If you grew up anywhere near Detroit in the ’70s, “Live Bullet” by Bob Seger was required listening. At least it seemed that way. Sure, it didn’t sell as much nationally as Peter Frampton’s “Frampton Comes Alive”, but I’d bet my last dollar that in Detroit it trampled it. This album truly was Bob Seger at his best and proved why up to this point he was known as Detroit’s best kept secret.
Of course, as with any exceptional live album, it not just the performer who makes the night of the concert a magical thing captured on record. The audience is just as significant. And the nights “Live Bullet” was recorded at the legendary Cobo Hall in downtown Detroit, The crowd was feeding every bit as much energy back to the stage as Bob and the Silver Bullet Band were giving to them. “Live Bullet” captured that symbiosis better than any live album has, before or since.
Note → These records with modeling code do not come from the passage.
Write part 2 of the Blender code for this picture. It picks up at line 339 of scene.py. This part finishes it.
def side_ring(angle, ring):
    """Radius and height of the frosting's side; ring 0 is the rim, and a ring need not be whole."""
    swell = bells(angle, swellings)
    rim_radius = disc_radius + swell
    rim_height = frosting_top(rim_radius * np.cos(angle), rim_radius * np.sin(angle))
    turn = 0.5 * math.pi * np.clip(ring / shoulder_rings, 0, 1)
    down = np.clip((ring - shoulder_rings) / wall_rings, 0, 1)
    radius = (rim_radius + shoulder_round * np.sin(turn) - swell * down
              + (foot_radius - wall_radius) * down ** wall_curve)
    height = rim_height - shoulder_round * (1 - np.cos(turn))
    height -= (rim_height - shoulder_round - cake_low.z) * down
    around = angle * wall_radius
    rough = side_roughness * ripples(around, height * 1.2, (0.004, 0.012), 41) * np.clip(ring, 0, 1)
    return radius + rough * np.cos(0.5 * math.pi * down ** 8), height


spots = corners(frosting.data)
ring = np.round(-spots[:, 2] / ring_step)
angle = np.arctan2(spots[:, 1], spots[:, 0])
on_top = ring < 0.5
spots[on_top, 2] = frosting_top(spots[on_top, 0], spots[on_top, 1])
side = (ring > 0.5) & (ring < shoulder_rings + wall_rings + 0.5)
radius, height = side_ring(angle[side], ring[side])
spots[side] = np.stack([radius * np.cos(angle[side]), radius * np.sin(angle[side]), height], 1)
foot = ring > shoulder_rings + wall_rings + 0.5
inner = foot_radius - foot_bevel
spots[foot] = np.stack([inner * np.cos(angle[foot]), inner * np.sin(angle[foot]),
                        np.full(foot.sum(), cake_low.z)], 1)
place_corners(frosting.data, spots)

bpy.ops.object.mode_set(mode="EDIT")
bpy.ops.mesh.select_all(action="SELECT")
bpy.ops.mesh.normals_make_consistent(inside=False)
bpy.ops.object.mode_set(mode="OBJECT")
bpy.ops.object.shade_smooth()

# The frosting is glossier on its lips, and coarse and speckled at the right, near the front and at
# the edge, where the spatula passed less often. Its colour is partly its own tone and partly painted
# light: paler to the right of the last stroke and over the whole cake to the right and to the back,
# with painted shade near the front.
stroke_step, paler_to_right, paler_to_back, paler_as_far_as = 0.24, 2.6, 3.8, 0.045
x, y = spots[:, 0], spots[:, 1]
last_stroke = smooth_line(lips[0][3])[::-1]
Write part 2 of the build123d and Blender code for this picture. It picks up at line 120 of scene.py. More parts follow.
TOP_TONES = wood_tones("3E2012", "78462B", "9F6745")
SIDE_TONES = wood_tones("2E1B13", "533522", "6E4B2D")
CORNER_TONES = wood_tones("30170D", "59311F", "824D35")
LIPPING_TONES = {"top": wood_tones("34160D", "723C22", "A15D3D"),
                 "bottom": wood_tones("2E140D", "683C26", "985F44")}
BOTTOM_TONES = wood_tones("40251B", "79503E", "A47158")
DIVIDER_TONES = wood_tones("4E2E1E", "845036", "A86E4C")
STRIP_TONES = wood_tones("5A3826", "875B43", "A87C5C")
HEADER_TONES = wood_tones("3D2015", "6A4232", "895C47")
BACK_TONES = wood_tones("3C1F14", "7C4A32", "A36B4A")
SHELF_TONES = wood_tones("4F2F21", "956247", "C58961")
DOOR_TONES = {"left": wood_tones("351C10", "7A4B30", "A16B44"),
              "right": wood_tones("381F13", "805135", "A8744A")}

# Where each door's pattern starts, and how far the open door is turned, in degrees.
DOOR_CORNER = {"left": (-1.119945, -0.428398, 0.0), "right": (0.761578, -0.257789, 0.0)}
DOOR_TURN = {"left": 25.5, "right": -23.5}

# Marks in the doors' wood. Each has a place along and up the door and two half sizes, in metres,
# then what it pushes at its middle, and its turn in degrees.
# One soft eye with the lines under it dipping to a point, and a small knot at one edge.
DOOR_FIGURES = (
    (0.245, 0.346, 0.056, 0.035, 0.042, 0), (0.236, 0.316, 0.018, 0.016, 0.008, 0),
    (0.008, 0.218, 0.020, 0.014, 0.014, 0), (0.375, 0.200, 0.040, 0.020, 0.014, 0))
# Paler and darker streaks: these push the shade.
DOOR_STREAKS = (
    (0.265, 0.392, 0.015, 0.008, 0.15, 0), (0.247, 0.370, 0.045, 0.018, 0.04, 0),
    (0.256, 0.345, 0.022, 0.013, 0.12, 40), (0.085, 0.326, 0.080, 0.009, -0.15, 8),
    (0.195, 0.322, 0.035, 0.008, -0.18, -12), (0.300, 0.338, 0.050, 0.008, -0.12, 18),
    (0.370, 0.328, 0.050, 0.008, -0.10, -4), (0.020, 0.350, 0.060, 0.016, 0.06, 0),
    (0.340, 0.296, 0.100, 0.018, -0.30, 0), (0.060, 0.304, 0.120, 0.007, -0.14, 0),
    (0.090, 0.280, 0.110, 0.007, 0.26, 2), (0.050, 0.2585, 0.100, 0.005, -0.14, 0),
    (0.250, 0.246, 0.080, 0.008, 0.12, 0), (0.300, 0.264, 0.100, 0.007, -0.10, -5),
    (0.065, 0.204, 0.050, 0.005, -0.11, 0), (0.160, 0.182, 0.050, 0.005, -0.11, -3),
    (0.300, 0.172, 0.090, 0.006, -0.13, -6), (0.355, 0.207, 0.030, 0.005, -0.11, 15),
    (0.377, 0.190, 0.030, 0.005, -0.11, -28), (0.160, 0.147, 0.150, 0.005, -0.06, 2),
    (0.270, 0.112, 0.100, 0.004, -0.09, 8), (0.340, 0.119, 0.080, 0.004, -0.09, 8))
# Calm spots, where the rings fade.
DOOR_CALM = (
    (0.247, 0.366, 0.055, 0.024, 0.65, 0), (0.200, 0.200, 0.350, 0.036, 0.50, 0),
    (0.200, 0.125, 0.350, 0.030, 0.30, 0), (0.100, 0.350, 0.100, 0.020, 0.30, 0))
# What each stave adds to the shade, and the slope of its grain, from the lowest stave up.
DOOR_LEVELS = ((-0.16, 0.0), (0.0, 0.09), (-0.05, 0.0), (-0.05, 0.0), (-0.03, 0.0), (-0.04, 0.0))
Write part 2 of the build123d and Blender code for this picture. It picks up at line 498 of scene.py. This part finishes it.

Near the beginning of the double album, Bob says to the audience that Detroit audiences are the greatest rock and roll audiences in the world. In the 70s, that was definitely true. It’s also true that Bob Seger and the Silver Bullet Bands “Live Bullet” is quite possibly the greatest live album in the world.
Although I was not at either of the shows that this album was recorded at, my wife and I had the pleasure of seeing Bob perform a couple of decades later at the very last concert in Detroit’s legendary Cobo Hall. Maybe it was only because we were actually in the audience, or maybe it was because I was at the show with the woman who has been the love of my life for more than 25 years, but that evening felt like it was every bit as magical as the nights this album was recorded. The connection between the audience and Bob was unbelievable proving that Bob Seger is one of the greatest performers in rock music ever, and that Detroit audiences are still the greatest rock and roll audiences in the world.